Probably, same issue: https://discuss.hashicorp.com/t/how-to-recover-from-error-removing-server-with-duplicate-id/43649/5

jrasell commented 9 months ago

Hi @eshcheglov and thanks for raising this issue. Could you explain a little about any steps you take when you change the IP related to Nomad, and whether you're referring to Nomad agents running in client or server mode?

In both screenshots you included of the Consul UI, the services are passing and healthy, which indicates the processes are still responding to check requests. Do these health checks ever fail?

eshcheglov commented 9 months ago

Hi @eshcheglov and thanks for raising this issue.
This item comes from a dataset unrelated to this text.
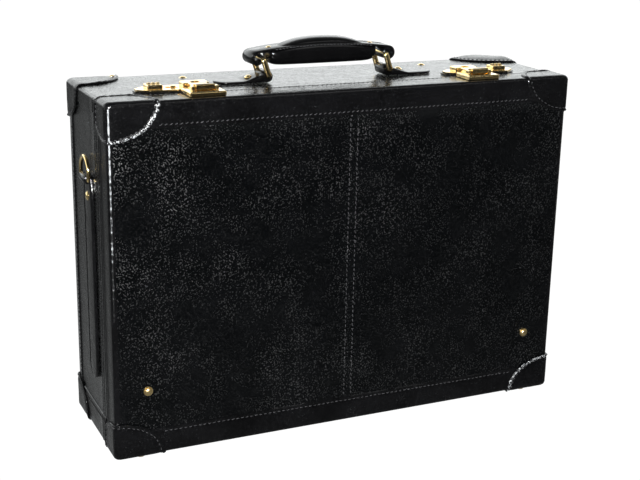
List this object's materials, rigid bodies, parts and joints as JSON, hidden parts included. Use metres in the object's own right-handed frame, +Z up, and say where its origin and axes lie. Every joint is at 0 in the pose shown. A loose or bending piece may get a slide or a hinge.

Could you explain a little about any steps you take when you change the IP related to Nomad, and whether you're referring to Nomad agents running in client or server mode?

Hi! I turn on the node, it gets the address A.A.A.A on the eth0 port. Nomad, after starting, registers itself in Consul with this (A.A.A.A) address. I turn off the computer, change the Ethernet port, turn it on again, and it gets the address B.B.B.B on the eth1 port. Nomad, after starting, again registers itself in Consul with this address. However, the old address A.A.A.A still remains in Consul with the note 'All checks passing' even though it is no longer accessible As a result, in Consul, I see several Nomads: one with the address A.A.A.A, another with the address B.B.B.B

Do these health checks ever fail?

No. Address A.A.A.A is inaccessible, I don't know why check is green, but I keep node running for a 15-30 minutes, and check is still green

All Nomad nodes is running in both client and server node. Nomad config file (for one-node setup) is attached to this message.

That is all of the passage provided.